Okay, I am giving up taking cookies to work. we brought in desserts today for Valentine's. I brought in a container of my delicious heart shaped sugar cookies with cinnamon hots on them. Other desserts included pumpkin cake, cherry pie, red jigglers, berry lemon bars, Rice Krispie treats, large decorated chocolate. chip cookie from the store and a package of fat sugar cookies from marsh that iced with red sprinkles. People raved about those cookies! "Oh, I love these cookies!" and "These are my favorite!" About 3 people asked who made the heart sugar cookies and I said "I did. Have one, I make good sugar cookies." I did not count them but I don't think any were eaten, if so, only a couple. Bought those too thick cookies from Marsh were a hit! All the desserts were left for tomorrow so I'll see if any disappear tomorrow. I would have brought them home because I have eaten all the ones I kept here, but who knows who touched them and how clean their hands were. I didn't want to bring them back in the home. I have made oatmeal cookies, oatmeal rolled cookies, p.b.cookies, and now sugar cookies, and have not been met with the reception I would like, so I am done baking cookies for that office. My p.b. cookies are also extremely tasty but it seems that people like store boughten ones or choc. chip. I do not usually share choc. chip as when I make them I make dough balls and freeze them and make only 4 at a time.

I've had her peanut butter cookies. They are amazing. I mean, the nerve of some people. This e-mail was preceded by others, all detailing the process and selection of which cookies to bring. Aunt Ina was also responsible for organizing this sordid holiday affair, and supplied party supplies out-of-pocket. I say, remove the pink napkins from the whole lot of 'em! She also put a lot of detail and thought into getting and arranging platters, which I think further proves her personality likeness to Garten. A woman who will arrange a meat tray is a woman who can plan. I am not a woman who can arrange a meat tray.

All of this talk about cookies makes me hungry. Winifred was here on Saturday because she missed me, I think? And she brought cookies, which are pictured above with a bottle of Bubble Up, which she shared. We don't have Bubble Up in Baltimore, and Aunt Ina sent a private reserve to her sister for Valentine's Day. I was hoping to expound on the weekend days ago but I think that will wait until tomorrow. Thankfully the oatmeal and fizz has gotten me this far!

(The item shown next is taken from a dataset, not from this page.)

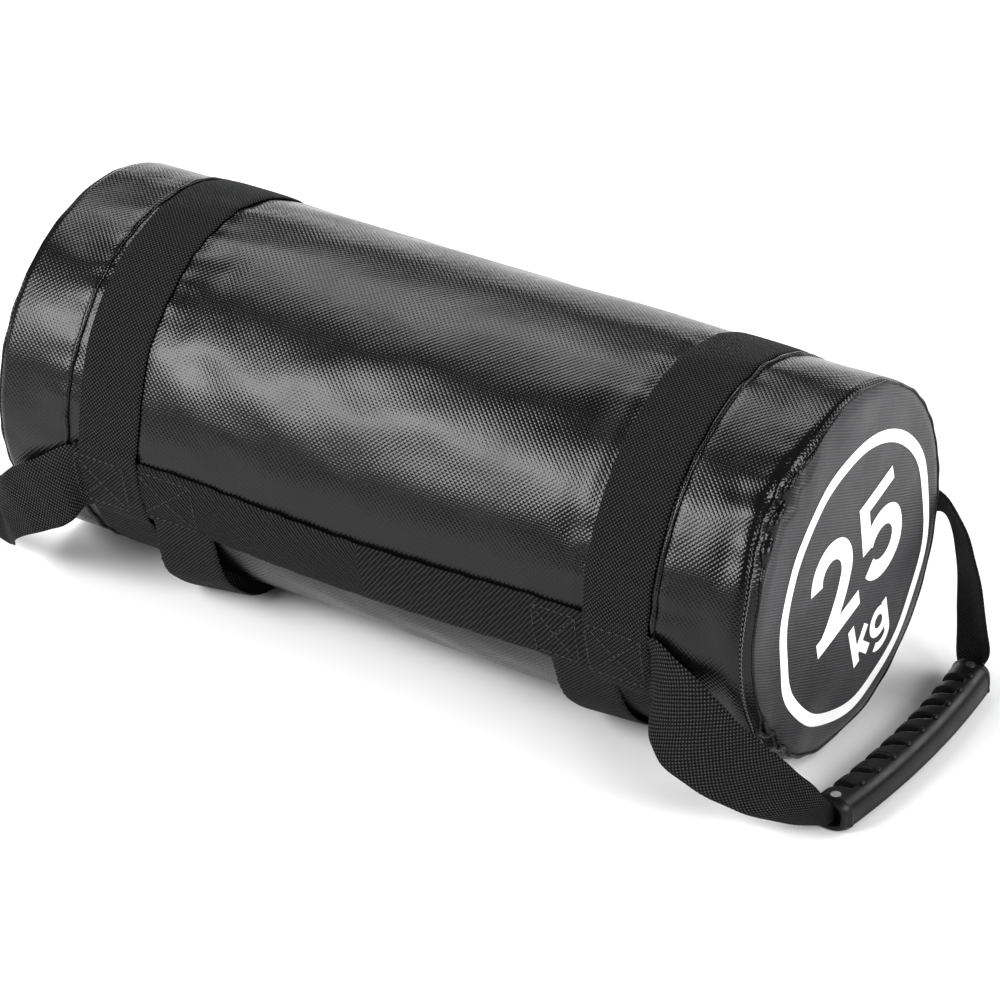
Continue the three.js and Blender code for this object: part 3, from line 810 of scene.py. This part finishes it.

Oh! Lest my real job stumble over here, I should add that there are often days where people crowd around the table and fill themselves on food. One day, a day I was called in, my friend and I brought lunch to find out that there was lunch downstairs! We waited for the crowds to go before us as we are terribly awkward and nervous people, and then our supervisor urged us to go now before it was too late. We ambled to the kitchen downstairs where a giant turkey and ham were joined by homemade mac and cheese, vegetables, cookies, fresh baked rolls, and fudge cake so obscenely large that only Ms. Trunchbull would dare conquer (though someone must have, it was almost all gone). We arrived maybe ten minutes after the lunch announcement and as we hemmed and hawed the office ladies hovered so they could reclaim their wares. Previously, one day in the summer, everyone gathered outside to eat fried chicken and picnic fare just because it was summer. I'll make sure Aunt Ina's lousy co-workers never darken my workplace doors.

I'm going to bed, disgusted. If I move to Middle America I'll think twice before sharing my Jell-O salad.